The Delhi High Court on Friday sought a response from the Centre on a petition filed by The Quint, challenging the new Information Technology rules to regulate digital media, reported Live Law.
Senior Advocate Nitya Ramakrishnan, appearing for the news website, submitted that the government has started taking action based on the guidelines. She sought protection from coercive action.
However, a bench of Chief Justice DN Patel and Justice Jasmeet Singh refused to pass any order at this stage, according to Bar and Bench. They issued notices to the Ministry of Electronics and Information Technology and the Ministry of Information and Broadcasting.
“Digital news portals such as the Quint, published by the petitioners, are already subject to all the civil and criminal laws enacted for those interests,” the plea said. “Therefore, the IT Rules, 2021, cannot be in the interest of Article 19(2). They are only meant to be a ruse for the state to enter and directly control the content of digital news portals.”
The Quint argued that online news portals ought to be treated on par with print newspapers as they both contain written material on current affairs.
The High Court listed the matter for hearing on April 16, along with another petition filed by the Foundation for Independent Journalism, a trust that owns digital news portal The Wire, Dhanya Rajendran, the founder and editor-in-chief of The News Minute, and The Wire Founding Editor MK Venu.
On February 25, the Centre notified the Information Technology (Intermediary Guidelines and Digital Media Ethics Code) Rules, 2021, under the Information Technology Act, 2000. The rules are framed to regulate social media companies, streaming and digital news content, virtually bringing them, for the first time, under the ambit of government supervision.

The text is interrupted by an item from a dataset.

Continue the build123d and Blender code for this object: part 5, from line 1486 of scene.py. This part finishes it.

Online platforms will now have to be much more responsive to complaints about posts on their networks, including giving the government details about the “originator” of content – effectively breaking end-to-end encryption – as well as setting up verification systems that could have a major impact on individual privacy.
Siddharth Varadarajan, one of the founding editors of The Wire, had said that India’s Constitution does not give the power to the executive to judge “suitability of content” in media and that granting that to an inter-ministerial committee of bureaucrats “will amount to killing freedom of the press in India”.

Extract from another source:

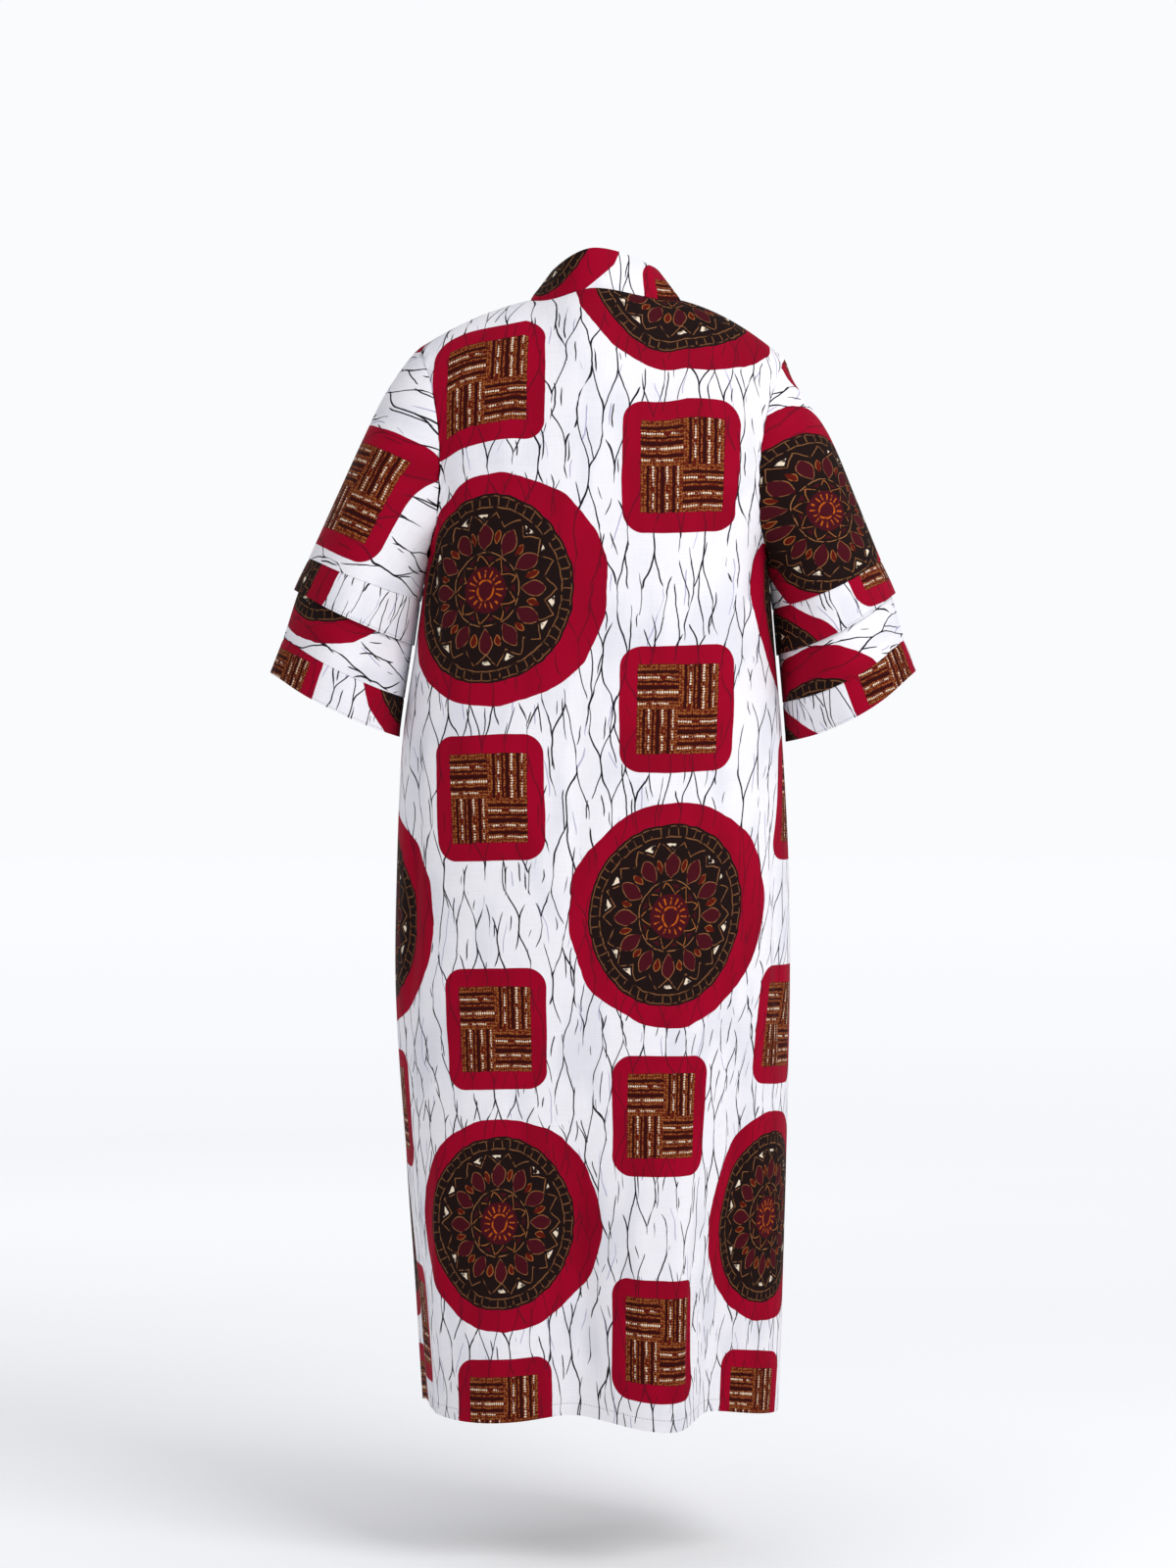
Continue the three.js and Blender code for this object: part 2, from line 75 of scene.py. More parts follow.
for lamp in LAMPS:
    bpy.ops.object.light_add(type="AREA", location=(lamp["x"], lamp["y"], lamp["z"]))
    light = bpy.context.object
    light.name = "lamp_" + lamp["name"]
    light.data.size = lamp["size"]
    light.data.energy = lamp["watts"]
    aim = np.array([0, 0, CAMERA_Z]) - np.array(light.location)
    light.rotation_euler = (
        math.atan2(math.hypot(aim[0], aim[1]), -aim[2]),
        0,
        math.atan2(aim[0], -aim[1]) + math.pi,
    )

world = bpy.data.worlds.new("studio")
world.use_nodes = True
backdrop = world.node_tree.nodes["Background"]
backdrop.inputs["Color"].default_value = SKY
seen = world.node_tree.nodes.new("ShaderNodeLightPath")
strength = world.node_tree.nodes.new("ShaderNodeMapRange")
strength.inputs["To Min"].default_value = SKY_LIGHT
strength.inputs["To Max"].default_value = SKY_SEEN
world.node_tree.links.new(seen.outputs["Is Camera Ray"], strength.inputs["Value"])
world.node_tree.links.new(strength.outputs["Result"], backdrop.inputs["Strength"])
bpy.context.scene.world = world

bpy.ops.object.select_all(action="DESELECT")
bpy.ops.mesh.primitive_plane_add(size=2 * FLOOR_HALF, location=(0, 0, FLOOR_Z))
floor = bpy.context.object
floor.name = "floor"
paper = bpy.data.materials.new("floor_paper")
paper.use_nodes = True
nodes = paper.node_tree.nodes
links = paper.node_tree.links
shader = nodes["Principled BSDF"]
shader.inputs["Base Color"].default_value = PAPER
shader.inputs["Roughness"].default_value = 0.95
shader.inputs["Specular IOR Level"].default_value = 0.1
shader.inputs["Emission Color"].default_value = SKY
place = nodes.new("ShaderNodeTexCoord")
distance = nodes.new("ShaderNodeVectorMath")
distance.operation = "LENGTH"
share = nodes.new("ShaderNodeMath")
share.operation = "DIVIDE"
share.inputs[1].default_value = GLOW_REACH
glow = nodes.new("ShaderNodeValToRGB")
glow.color_ramp.interpolation = "CARDINAL"
for away, amount in FLOOR_GLOW[1:-1]:
    glow.color_ramp.elements.new(away / GLOW_REACH)
for stop, (away, amount) in zip(glow.color_ramp.elements, FLOOR_GLOW):
    stop.color = (amount, amount, amount, 1)
links.new(place.outputs["Object"], distance.inputs[0])
links.new(distance.outputs["Value"], share.inputs[0])
links.new(share.outputs[0], glow.inputs[0])
links.new(glow.outputs[0], shader.inputs["Emission Strength"])
floor.data.materials.append(paper)


# The printed cotton. It is a crisp plain weave with a wax-resist print: fine dark veins along the warp
# on a cool white ground, and a half-drop repeat of crimson squares and rounds. Every piece is cut from
# it, and its pattern is worked out on the cloth's own sizes, held in metres in each piece's UV map.
REPEAT_ACROSS = 0.215
REPEAT_ALONG = 0.764
SQUARE_FROM_ROUND = 0.2435
SQUARE_HALF = (0.0655, 0.074)
SQUARE_CORNER = 0.024
PATCH_HALF = (0.0460, 0.0522)
ROUND_HALF = (0.129, 0.134)
ROUND_ASIDE = -0.007
ROUND_DARK_HALF = (0.098, 0.109)
# The dark net of veins, the dark twigs in it, and the few pale violet veins.
VEINS = [
    dict(Spacing=0.0135, Reach=0.066, Lean=1.00, Width=0.00072, Torn=0.42, Seed=0.0),
    dict(Spacing=0.0135, Reach=0.058, Lean=-0.55, Width=0.00060, Torn=0.54, Seed=1.0),
    dict(Spacing=0.0410, Reach=0.090, Lean=0.40, Width=0.00050, Torn=0.50, Seed=5.0),
]
SOFT_EDGE = 0.0005
HAND_SWAY = 0.017
HAND_TREMOR = 0.003
SQUARE_SWAY = 0.3
THREAD_PITCH = 0.00042
STITCH_LENGTH = 0.003


def dye(code, alpha=1.0):
    """A colour as the shaders want it, from its common six-figure code."""
    parts = [int(code[i : i + 2], 16) / 255 for i in (0, 2, 4)]
    return tuple(p / 12.92 if p <= 0.04045 else ((p + 0.055) / 1.055) ** 2.4 for p in parts) + (alpha,)


GROUND = dye("eeecf1")
GROUND_SHADE = dye("e0e0e8")
VEIN_BLACK = dye("17161c")
VEIN_FAINT = dye("8d86b4")
CRIMSON = dye("9a0025")
CRIMSON_DEEP = dye("8c0020")
CRIMSON_VEIN = dye("5a0a1e")
BASKET_BROWN = dye("561409")
BASKET_DARK = dye("310a07")
GOLD = dye("9a5c2c")
CREAM = dye("ead8c0")
THREAD_SHADOW = dye("3a2026")
ROUND_BROWN = dye("1b0f0e")
RUST = dye("90603a")
MAROON = dye("430c16")
ORANGE = dye("b5560f")


def feed(tree, socket, value):
    """Joins a socket to another node's output, or sets it to a plain value."""
    if isinstance(value, bpy.types.NodeSocket):
        tree.links.new(value, socket)
    else:
        socket.default_value = value


def reckon(tree, operation, *values):
    """A Math node on values or sockets."""
    node = tree.nodes.new("ShaderNodeMath")
    node.operation = operation
    for socket, value in zip(node.inputs, values):
        feed(tree, socket, value)
    return node.outputs[0]


def times(tree, first, second):
    return reckon(tree, "MULTIPLY", first, second)


def times_plus(tree, first, second, third):
    return reckon(tree, "MULTIPLY_ADD", first, second, third)


def less(tree, first, second):
    return reckon(tree, "SUBTRACT", first, second)


def soft_step(tree, value, off, on):
    """0 where value is at off, 1 where it is at on, and a smooth rise between."""
    node = tree.nodes.new("ShaderNodeMapRange")
    node.interpolation_type = "SMOOTHSTEP"
    feed(tree, node.inputs["Value"], value)
    feed(tree, node.inputs["From Min"], off)
    feed(tree, node.inputs["From Max"], on)
    return node.outputs["Result"]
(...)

He had said that the existing laws already define reasonable restrictions on press freedom under Article 19(2) of the Constitution and that an aggrieved reader or government official can seek legal remedy under that provision.

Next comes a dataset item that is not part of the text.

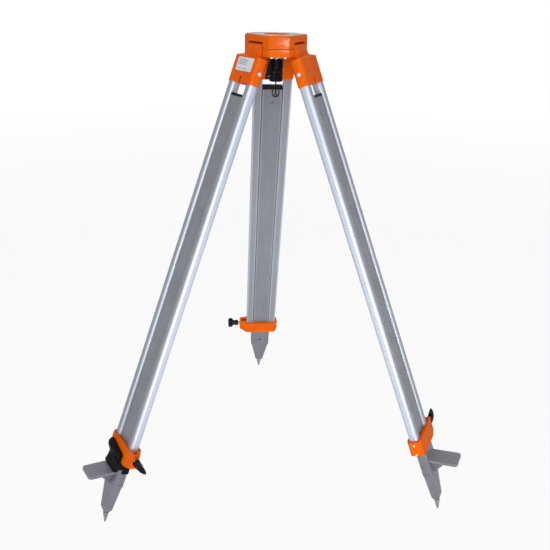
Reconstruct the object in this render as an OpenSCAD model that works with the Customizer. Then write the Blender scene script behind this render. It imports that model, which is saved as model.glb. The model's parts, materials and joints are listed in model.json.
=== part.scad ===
/* [Head] */
// Distance from the centre to the flat face of a lobe
lobe_apothem = 60.5; // [58:0.5:64]
// Width of the flat face of a lobe
lobe_face_w = 39; // [34:0.5:44]
// Width of a lobe at its shoulders
lobe_w = 60; // [58:0.5:64]
// Distance from the centre to the side of the plate above a leg
leg_side_apothem = 50.5; // [49:0.25:53]
// Radius of the round opening in the head plate
hole_r = 25; // [22:0.5:28]
// Depth from the top face to the underside over a hinge
plate_t = 13; // [12:0.5:14]
// Height of the sloped rim around the top face
rim_h = 3; // [1:0.5:5]
// Inward slope of the rim at the top face
rim_inset = 3.2; // [1:0.2:5]
// Width of the chamfer on the edge of the opening
hole_chamfer = 1.3; // [0.5:0.1:2.5]
// Wall between the hollow under the plate and the knuckles
hollow_wall = 3.7; // [3:0.1:6]
// Plate thickness left over the hollow
hollow_ceiling = 9; // [6:0.5:11]

/* [Hinge] */
// Distance of a hinge pin from the side of the plate
pin_cover = 6.5; // [5.5:0.25:8]
// Radius of a hinge pin
pin_r = 4; // [3:0.25:4.5]
// How far a hinge pin reaches into each lobe
pin_bite = 7.7; // [6:0.1:8.5]
// Radius of the knuckle barrel
knuckle_r = 8.5; // [7.5:0.25:9]
// Gap between the plate and the knuckle barrel
knuckle_gap = 2.5; // [2:0.25:4]
// Width of the knuckle barrel
knuckle_w = 50.6; // [46:0.2:51]
// Free space at each end of a knuckle
knuckle_side_gap = 1; // [0.5:0.1:1.4]
// Radial play of a pin in its knuckle
pin_play = 0.08; // [0.04:0.01:0.1]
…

In February, the Internet Freedom Foundation had said that the new rules could likely mean “government oversight and more censorship”. DigiPub, an 11-member digital-only news association, had also written to the Centre suggesting that the rules seem to “go against the fundamental principle of news and its role in a democracy”.
The Congress had said the rules were “non-statutory” guidelines that the government was attempting to bring without the Parliament’s assent.